The vectors for worms are much more prevalent on rural properties such as farms, and so you can consider shortening the treatment gaps to account for the higher risk of contracting worms.

Signs of a Worm Issue

Dogs often experience issues with worms but these parasites can be easily dealt with without causing any long term damage to your dog.

The clear signs of worms is the presence of them in the dog’s stool or in their vomit. Worms can often cause stomach and digestion issues for a dog, causing them to vomit more frequently than would be expected.

Worms are pretty tough and can survive the journey through a dog’s intestines, so they will often still be alive in the poop.

A worm issue will also tire out a dog and impact on their appetite and energy levels significantly. 

Puppies will go through rapid growth spurts accompanied by huge appetites, so if you notice they’re not eating and not growing at the same rate as similarly-aged puppies, perhaps it’s time for a checkup.

Another common visual sign of worms is diarrhea that contains blood. Worms will wreak havoc with any dog’s digestion and waste processing and the dog’s immune system will try and forcefully eject such foreign objects.

An enlarged belly is also a sign of worms.

If you notice your dog may have worms, it’s best to avoid physical contact with them as the eggs can live in the dog’s fur. Make sure to limit contact from children, the elderly, and anyone with open wounds or is immunocompromised. 

This includes touching and being licked by the dog.

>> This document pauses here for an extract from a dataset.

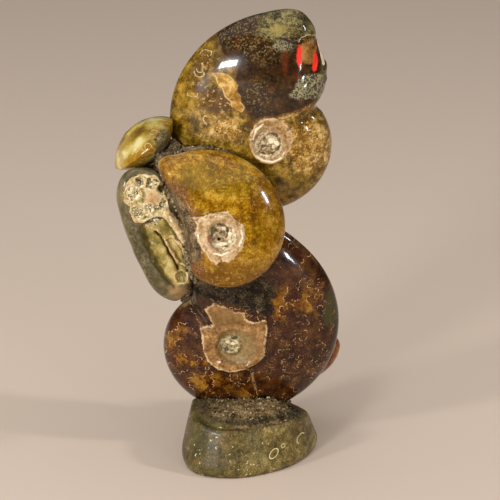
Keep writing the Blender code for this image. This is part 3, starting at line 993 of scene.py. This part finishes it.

Further, keep in mind that worms can detach from the dog and then take root in your house. This is particularly the case if you have shag carpets or rugs, as worms love to live in such environments.

What Do Worms Look Like?

The most common types of worms are tapeworms, roundworms, and whipworms.


Tapeworms are flatworms, with segmentation and are generally white in color. While infamous for their continuous growth, the actual evidence of them you’ll see is generally only small pieces of their body that have broken off and ended up in the dog’s droppings.


Roundworms are smooth and don’t have segmented body parts. Growing to about 7 inches, they also tend to be a pale white or tan color.


Whipworms are very difficult to spot as they are tiny. Even if you know what you’re looking for, they are paper-thin and see-through.

Although you can find worms living on plants and in soil, one of the most common vectors for worm infestations for dogs is through other dog poop that already has worm eggs in it. Flying insects such as fleas can also be the source of a worm infection.

Final Thoughts

Worms are a common and annoying aspect of dog care, but they are usually very easily treatable with medication. As to how long it takes for worms to leave a dog after taking meds, they start at about 2 hours and can keep leaving for up to 1-2 weeks. Follow your veterinarian’s advice for treatment.